### Work to be completed
Take the lines from the beginning of the data below through the line holding "along +Z. Millimetres." and return exactly those.

### Data segment
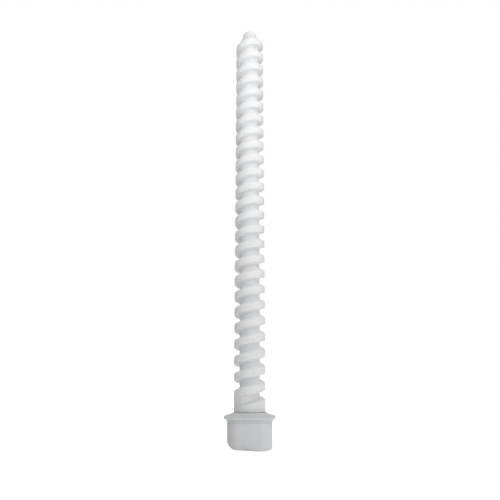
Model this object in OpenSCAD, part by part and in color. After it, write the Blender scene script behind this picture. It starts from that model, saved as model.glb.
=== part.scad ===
// Drill-driven spiral mixer: a stiff screw-shaped stirrer that turns in a short hand-held hub.
// The hub rests on z = 0 and the spiral stands up along +Z. Millimetres.

/* [Mixing spiral] */
// Diameter over the crests of the flight, and of the plain collar
spiral_d = 20; // [19:0.5:22]
// Diameter of the core between the flights
core_d = 13; // [12.8:0.2:14.4]
// Rise of the single-start flight in one turn
pitch = 10.33; // [9.6:0.01:11]
// Whole turns between the lowest and the highest crest on the +X side
turns = 24; // [10:1:24]
// Width of the crest land, as a share of the pitch
land_share = 0.42; // [0.36:0.02:0.48]
// Width of one sloping flank, as a share of the pitch
flank_share = 0.12; // [0.1:0.01:0.16]
// Height of the plain collar from its foot to the first crest on the +X side
collar_rise = 15.8; // [15.5:0.1:18]

/* [Nose plug] */
// Diameter of the domed head
nose_d = 10.2; // [9:0.2:11]
// Height of the domed head
nose_h = 5.6; // [4:0.2:7]
// Length of the stem that plugs the rod bore
nose_stem = 9; // [7:0.5:12]

/* [Hub] */
// Width across the flat sides of the hub
hub_w = 27.8; // [27.8:0.2:30]
// Height of the hub shell, up to the seam under the rim
shell_h = 16; // [15.8:0.2:17]
// Plan radius of the corners
corner_r = 8; // [7.6:0.2:8.6]
// Radius of the bottom edge on the left, -X, where the palm lies
palm_foot_r = 6.2; // [5.6:0.1:6.4]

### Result
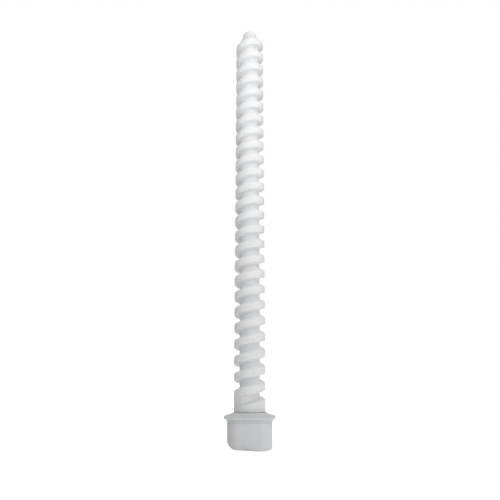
Model this object in OpenSCAD, part by part and in color. After it, write the Blender scene script behind this picture. It starts from that model, saved as model.glb.
=== part.scad ===
// Drill-driven spiral mixer: a stiff screw-shaped stirrer that turns in a short hand-held hub.
// The hub rests on z = 0 and the spiral stands up along +Z. Millimetres.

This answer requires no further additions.